What is being asked>
Begin at the first line and end at the line containing "return inner[::-1] +". Extract exactly those lines.

Data section>
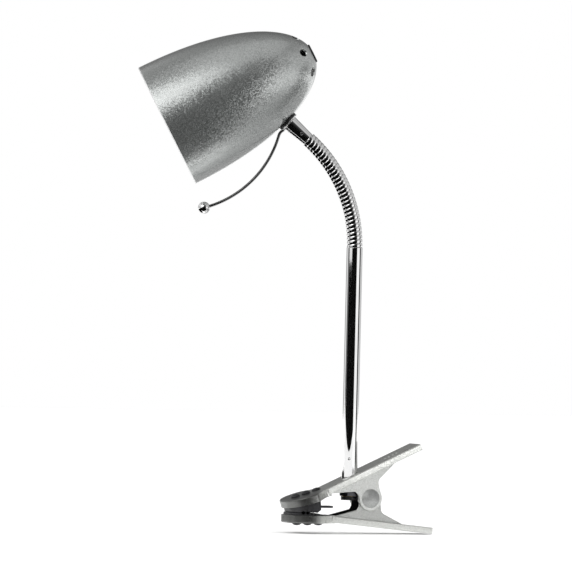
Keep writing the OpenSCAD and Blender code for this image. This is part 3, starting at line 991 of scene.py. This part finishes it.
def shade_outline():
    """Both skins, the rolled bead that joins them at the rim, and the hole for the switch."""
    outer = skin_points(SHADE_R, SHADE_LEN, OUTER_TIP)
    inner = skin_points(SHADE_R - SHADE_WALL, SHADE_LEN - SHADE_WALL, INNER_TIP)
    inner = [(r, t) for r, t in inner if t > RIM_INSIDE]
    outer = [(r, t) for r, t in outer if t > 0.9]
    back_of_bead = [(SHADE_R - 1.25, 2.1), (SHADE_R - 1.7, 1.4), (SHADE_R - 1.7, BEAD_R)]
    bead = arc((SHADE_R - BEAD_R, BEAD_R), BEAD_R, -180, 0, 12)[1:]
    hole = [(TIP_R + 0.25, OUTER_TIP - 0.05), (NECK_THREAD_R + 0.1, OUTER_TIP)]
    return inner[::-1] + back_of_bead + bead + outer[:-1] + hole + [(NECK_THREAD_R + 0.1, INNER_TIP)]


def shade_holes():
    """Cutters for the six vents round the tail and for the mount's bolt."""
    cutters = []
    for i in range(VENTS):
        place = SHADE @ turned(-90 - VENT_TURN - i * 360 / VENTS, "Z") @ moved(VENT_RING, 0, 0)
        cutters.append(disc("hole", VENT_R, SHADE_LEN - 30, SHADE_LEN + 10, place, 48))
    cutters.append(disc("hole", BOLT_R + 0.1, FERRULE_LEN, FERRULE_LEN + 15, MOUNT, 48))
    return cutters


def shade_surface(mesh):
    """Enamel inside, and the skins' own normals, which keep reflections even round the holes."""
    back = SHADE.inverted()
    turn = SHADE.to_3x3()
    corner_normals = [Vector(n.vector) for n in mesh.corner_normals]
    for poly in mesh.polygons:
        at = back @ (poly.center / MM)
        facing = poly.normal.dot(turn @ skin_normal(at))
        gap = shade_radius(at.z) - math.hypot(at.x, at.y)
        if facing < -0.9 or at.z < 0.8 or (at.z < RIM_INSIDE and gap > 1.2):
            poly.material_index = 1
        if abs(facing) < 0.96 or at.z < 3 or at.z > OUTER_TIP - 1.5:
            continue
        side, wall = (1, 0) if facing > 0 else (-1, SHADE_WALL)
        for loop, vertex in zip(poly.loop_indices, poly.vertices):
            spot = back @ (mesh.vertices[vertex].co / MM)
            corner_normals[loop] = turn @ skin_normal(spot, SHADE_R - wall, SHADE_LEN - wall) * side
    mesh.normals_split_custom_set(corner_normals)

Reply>
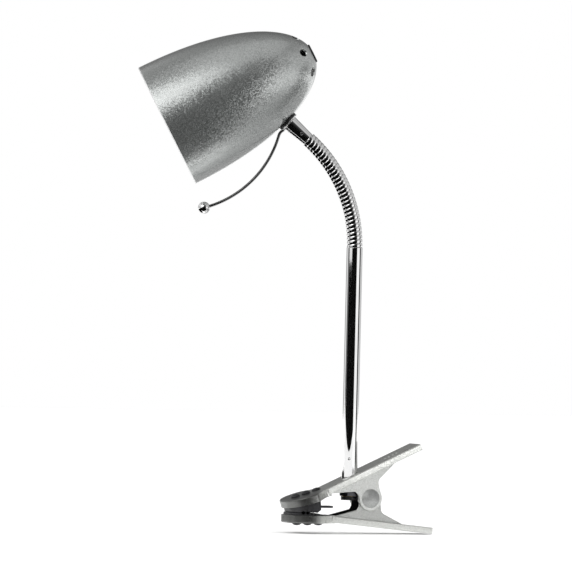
Keep writing the OpenSCAD and Blender code for this image. This is part 3, starting at line 991 of scene.py. This part finishes it.
def shade_outline():
    """Both skins, the rolled bead that joins them at the rim, and the hole for the switch."""
    outer = skin_points(SHADE_R, SHADE_LEN, OUTER_TIP)
    inner = skin_points(SHADE_R - SHADE_WALL, SHADE_LEN - SHADE_WALL, INNER_TIP)
    inner = [(r, t) for r, t in inner if t > RIM_INSIDE]
    outer = [(r, t) for r, t in outer if t > 0.9]
    back_of_bead = [(SHADE_R - 1.25, 2.1), (SHADE_R - 1.7, 1.4), (SHADE_R - 1.7, BEAD_R)]
    bead = arc((SHADE_R - BEAD_R, BEAD_R), BEAD_R, -180, 0, 12)[1:]
    hole = [(TIP_R + 0.25, OUTER_TIP - 0.05), (NECK_THREAD_R + 0.1, OUTER_TIP)]
    return inner[::-1] + back_of_bead + bead + outer[:-1] + hole + [(NECK_THREAD_R + 0.1, INNER_TIP)]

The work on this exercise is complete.